**What you need to do**
Print all the entries verbatim.

## START Record extracts

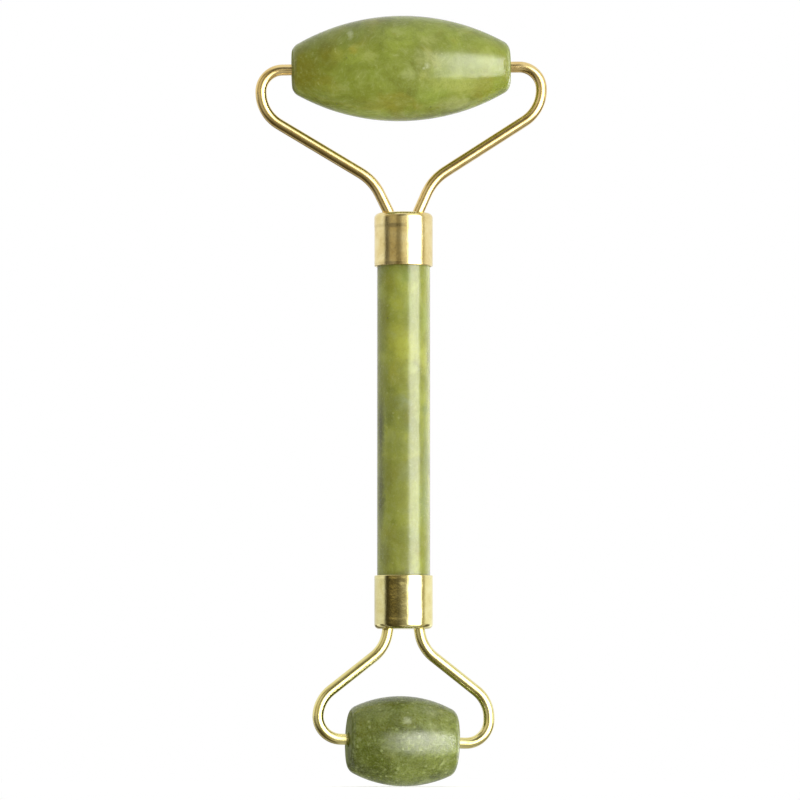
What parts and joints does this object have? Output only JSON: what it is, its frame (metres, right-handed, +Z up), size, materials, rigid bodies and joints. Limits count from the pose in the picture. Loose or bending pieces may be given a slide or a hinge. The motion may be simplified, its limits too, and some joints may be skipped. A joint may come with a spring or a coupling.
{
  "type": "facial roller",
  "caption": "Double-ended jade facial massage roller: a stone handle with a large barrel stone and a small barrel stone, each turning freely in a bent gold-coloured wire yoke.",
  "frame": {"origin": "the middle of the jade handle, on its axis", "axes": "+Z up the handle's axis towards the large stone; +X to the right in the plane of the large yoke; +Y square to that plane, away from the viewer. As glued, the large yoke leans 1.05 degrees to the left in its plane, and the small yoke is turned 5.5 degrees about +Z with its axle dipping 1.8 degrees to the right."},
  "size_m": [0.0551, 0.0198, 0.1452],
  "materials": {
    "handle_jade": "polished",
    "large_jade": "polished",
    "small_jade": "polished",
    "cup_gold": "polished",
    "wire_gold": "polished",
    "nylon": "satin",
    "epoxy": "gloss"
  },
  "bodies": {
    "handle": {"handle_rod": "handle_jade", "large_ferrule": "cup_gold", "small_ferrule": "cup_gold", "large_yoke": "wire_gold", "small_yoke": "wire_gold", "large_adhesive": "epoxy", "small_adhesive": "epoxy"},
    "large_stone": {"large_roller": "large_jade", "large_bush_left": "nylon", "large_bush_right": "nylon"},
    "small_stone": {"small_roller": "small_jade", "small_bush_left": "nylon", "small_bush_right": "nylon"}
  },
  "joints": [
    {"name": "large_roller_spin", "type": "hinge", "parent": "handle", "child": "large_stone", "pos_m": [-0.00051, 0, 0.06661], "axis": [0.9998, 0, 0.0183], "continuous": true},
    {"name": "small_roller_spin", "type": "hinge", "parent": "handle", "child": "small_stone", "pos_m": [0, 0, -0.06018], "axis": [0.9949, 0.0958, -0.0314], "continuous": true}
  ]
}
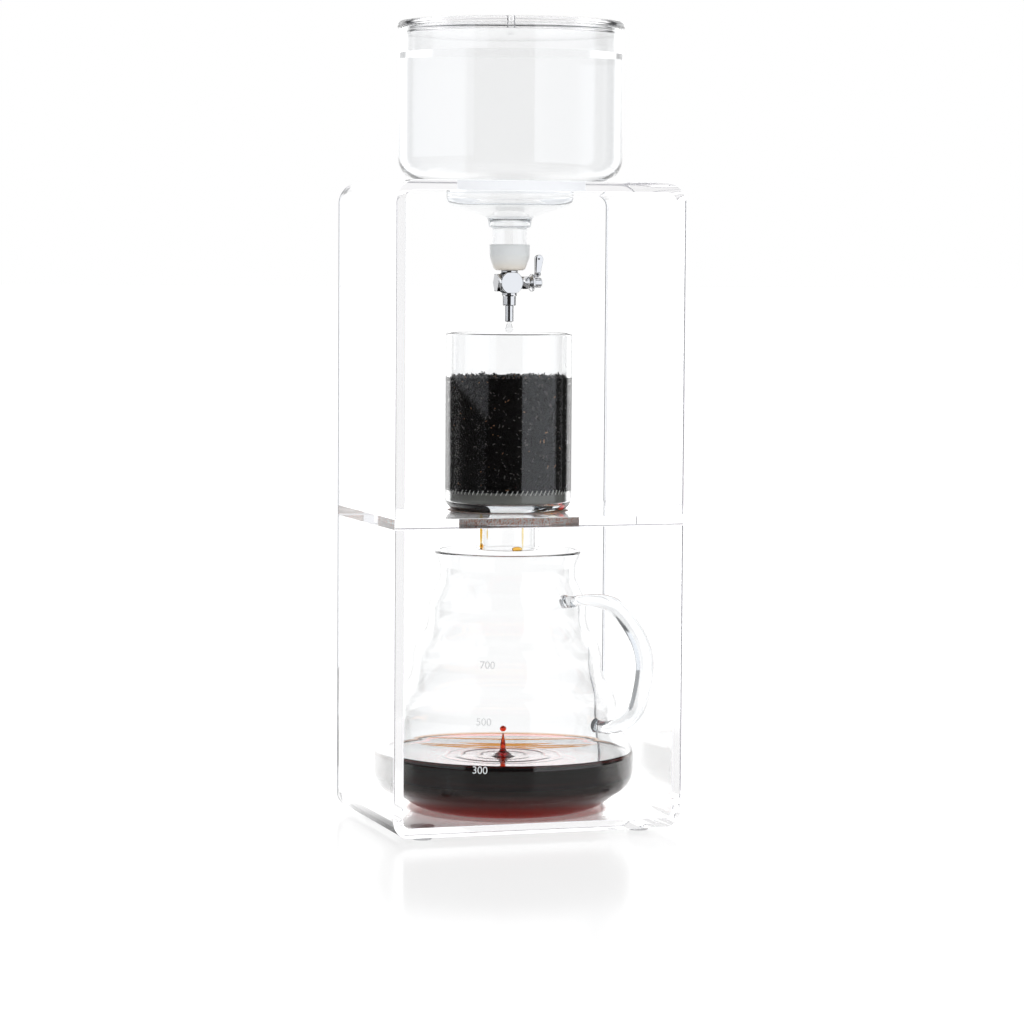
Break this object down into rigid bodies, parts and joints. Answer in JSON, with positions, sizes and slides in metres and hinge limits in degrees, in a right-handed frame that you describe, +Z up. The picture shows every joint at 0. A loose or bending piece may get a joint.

## END Record extracts

**Task output**
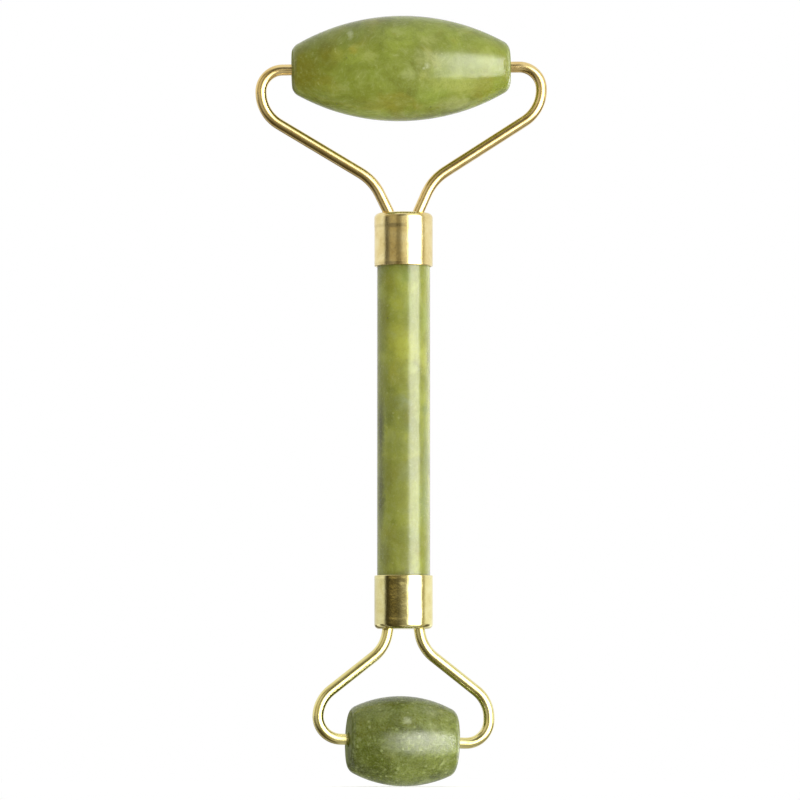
What parts and joints does this object have? Output only JSON: what it is, its frame (metres, right-handed, +Z up), size, materials, rigid bodies and joints. Limits count from the pose in the picture. Loose or bending pieces may be given a slide or a hinge. The motion may be simplified, its limits too, and some joints may be skipped. A joint may come with a spring or a coupling.
{
  "type": "facial roller",
  "caption": "Double-ended jade facial massage roller: a stone handle with a large barrel stone and a small barrel stone, each turning freely in a bent gold-coloured wire yoke.",
  "frame": {"origin": "the middle of the jade handle, on its axis", "axes": "+Z up the handle's axis towards the large stone; +X to the right in the plane of the large yoke; +Y square to that plane, away from the viewer. As glued, the large yoke leans 1.05 degrees to the left in its plane, and the small yoke is turned 5.5 degrees about +Z with its axle dipping 1.8 degrees to the right."},
  "size_m": [0.0551, 0.0198, 0.1452],
  "materials": {
    "handle_jade": "polished",
    "large_jade": "polished",
    "small_jade": "polished",
    "cup_gold": "polished",
    "wire_gold": "polished",
    "nylon": "satin",
    "epoxy": "gloss"
  },
  "bodies": {
    "handle": {"handle_rod": "handle_jade", "large_ferrule": "cup_gold", "small_ferrule": "cup_gold", "large_yoke": "wire_gold", "small_yoke": "wire_gold", "large_adhesive": "epoxy", "small_adhesive": "epoxy"},
    "large_stone": {"large_roller": "large_jade", "large_bush_left": "nylon", "large_bush_right": "nylon"},
    "small_stone": {"small_roller": "small_jade", "small_bush_left": "nylon", "small_bush_right": "nylon"}
  },
  "joints": [
    {"name": "large_roller_spin", "type": "hinge", "parent": "handle", "child": "large_stone", "pos_m": [-0.00051, 0, 0.06661], "axis": [0.9998, 0, 0.0183], "continuous": true},
    {"name": "small_roller_spin", "type": "hinge", "parent": "handle", "child": "small_stone", "pos_m": [0, 0, -0.06018], "axis": [0.9949, 0.0958, -0.0314], "continuous": true}
  ]
}
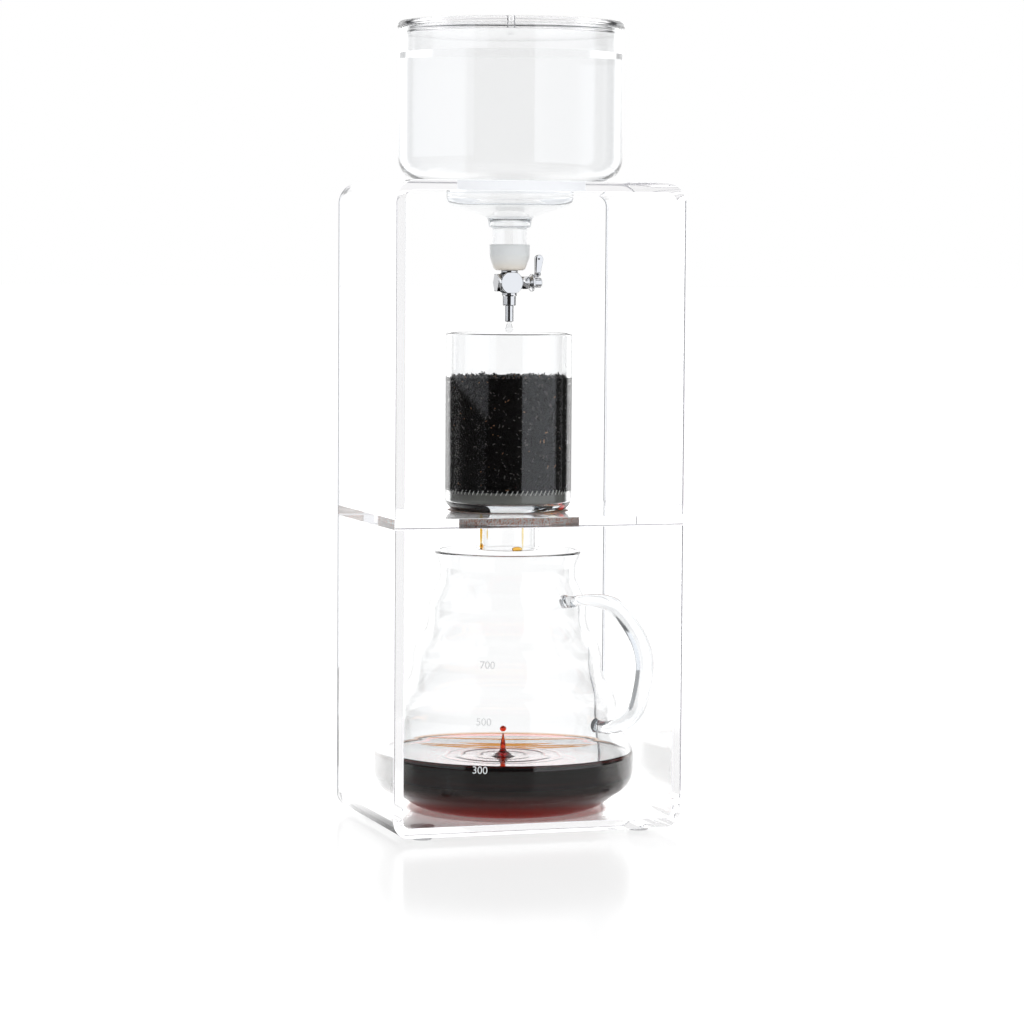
Break this object down into rigid bodies, parts and joints. Answer in JSON, with positions, sizes and slides in metres and hinge limits in degrees, in a right-handed frame that you describe, +Z up. The picture shows every joint at 0. A loose or bending piece may get a joint.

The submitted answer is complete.